Dominated by a history of cocaine traffickin­g and a 52-year armed conflict that left more than 220 000 citizens dead and nearly 7 million displaced, Colombia is an unlikely cycling incubator. For decades leftist guerrillas struggled for independen­ce, right-wing paramilita­ries fended them off, drug cartels dispatched anyone messing with their product, and armed bandits routinely took hostages for ransom.

That started to change around 2002, when the president, Álvaro Uribe, abandoned negotiatin­g with guerrillas and began quashing them by force, an approach that was controvers­ial but reduced kidnapping­s by 79% during his tenure, and drove the rebels to capitulate. Uribe’s successor, current president Juan Manuel Santos, won the Nobel Peace Prize last year for brokering a deal to end the conflict.

What Colombia has lacked in stability it makes up for with bracing topography. The first day’s ride up Matarredon­da starts at 2 600 metres and rises at a 4% average grade over 18 kays to a 3 400-metre saddle. Near the top, my riding companion and de facto guide, Gregg Bleakney – an American photograph­er and filmmaker who settled in Colombia after bike touring from Alaska to Patagonia – turns to me and says, “Good little warm-up, eh? Don’t worry, we’ll do some real climbs this week.”

Longer than Alpe d’Huez, where Quintana announced himself in 2013, Matarredon­da is a rarely ridden warm-up.

Not even Quintana has done it, despite coming from this region, which speaks to Colombia’s vast untapped potential. I’d go home happy if it was my only ride in Colombia. Just an hour from the capital, I spin under a canopy of oak and waxy myrtle, and the air is flush with the shrill cries of sparrows and the patter of drizzle.

The road descends east to Choachí and the Rionegro, a long-time rebel holdout. As recently as 10 years ago, Revolution­ary Armed Forces of Colombia (FARC) guerrillas stopped buses here to kidnap anyone whose families might pay to get them back. Julián Manrique, Gregg’s Colombian buddy who will alternate driving support and riding alongside me throughout the trip, says that he and his friends didn’t begin riding this climb until a year ago for fear of violence.
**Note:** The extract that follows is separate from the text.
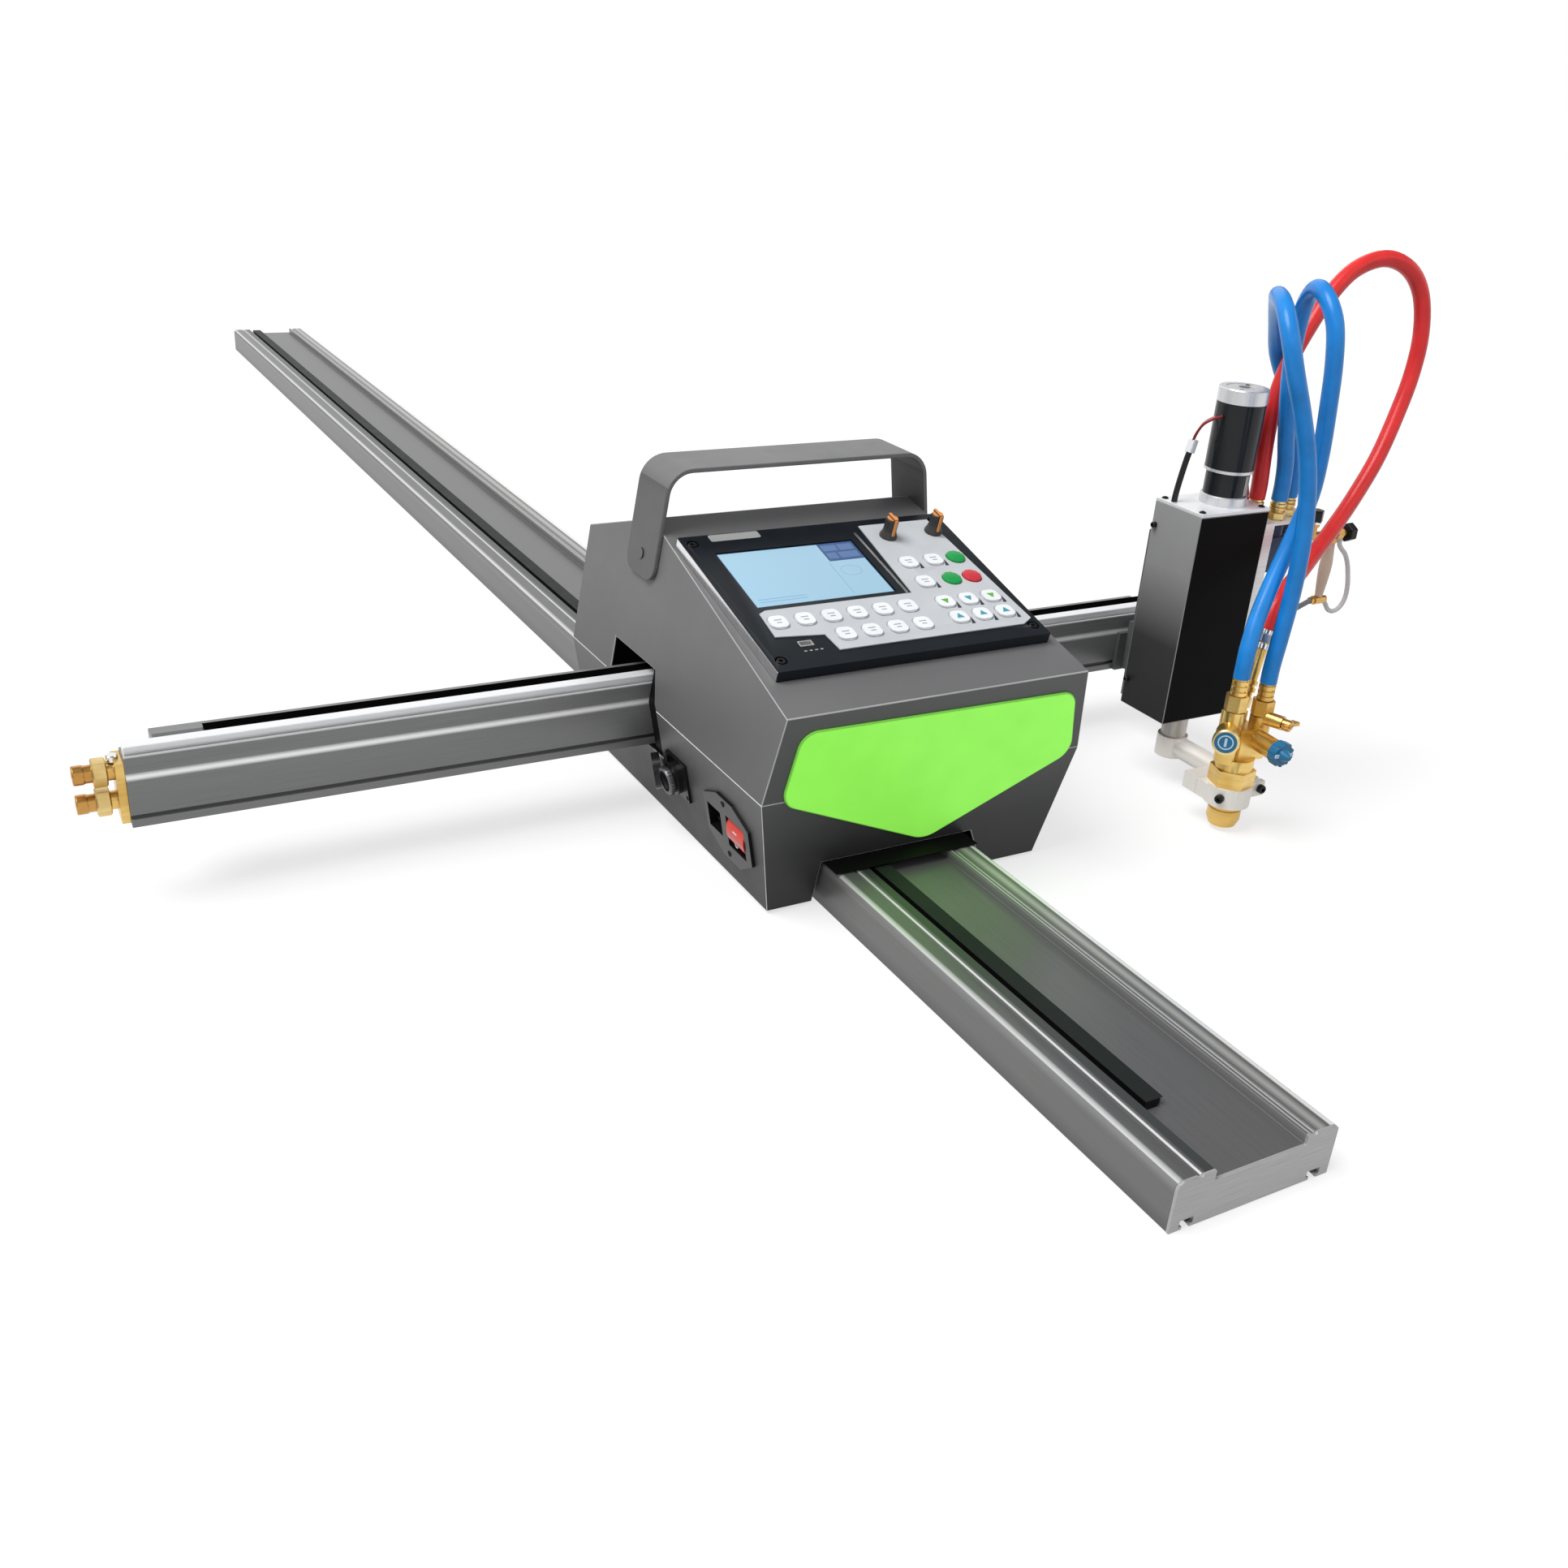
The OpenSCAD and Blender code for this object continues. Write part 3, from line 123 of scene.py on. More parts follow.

Now he spins intervals here a few times a week.

Judging by the drop off the east side of Matarredon­da, the road itself has replaced the guerrillas as the bigger hazard for cyclists. Cars are few, but the unpredicta­ble mix of halting trucks and impatient drivers makes the traffic hard to read. Several times I swing past a car only to find another careening towards me, and just barely squeak through the gap. A menagerie of confused chickens, sulky dogs, and the occasional donkey compounds matters.
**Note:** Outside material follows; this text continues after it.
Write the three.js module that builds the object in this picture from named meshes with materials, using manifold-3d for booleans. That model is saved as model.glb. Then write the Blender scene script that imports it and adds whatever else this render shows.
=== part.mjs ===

A hand-lettered sign, ‘Palacio del Zancudo’, marks the gate to a farm that Gregg leases, where we’ll stay the night. From the pass we’ve plunged 35 kays and more than 1 800 metres, and this road continues to sea level in the Amazon Basin. The air here is thick, sticky, and humming with mosquitos. Wealthy Colombians keep properties like this one, lush with citrus, cherry, mango, and coffee trees, where they escape the clamour of Bogotá and ‘change the spark plugs’. “You eat better here, can stay up later, sleep better,” says the 72-yearold caretaker, Don Salamon. With eight days ahead all bigger than today’s warm-up, the spark plugs already need changing.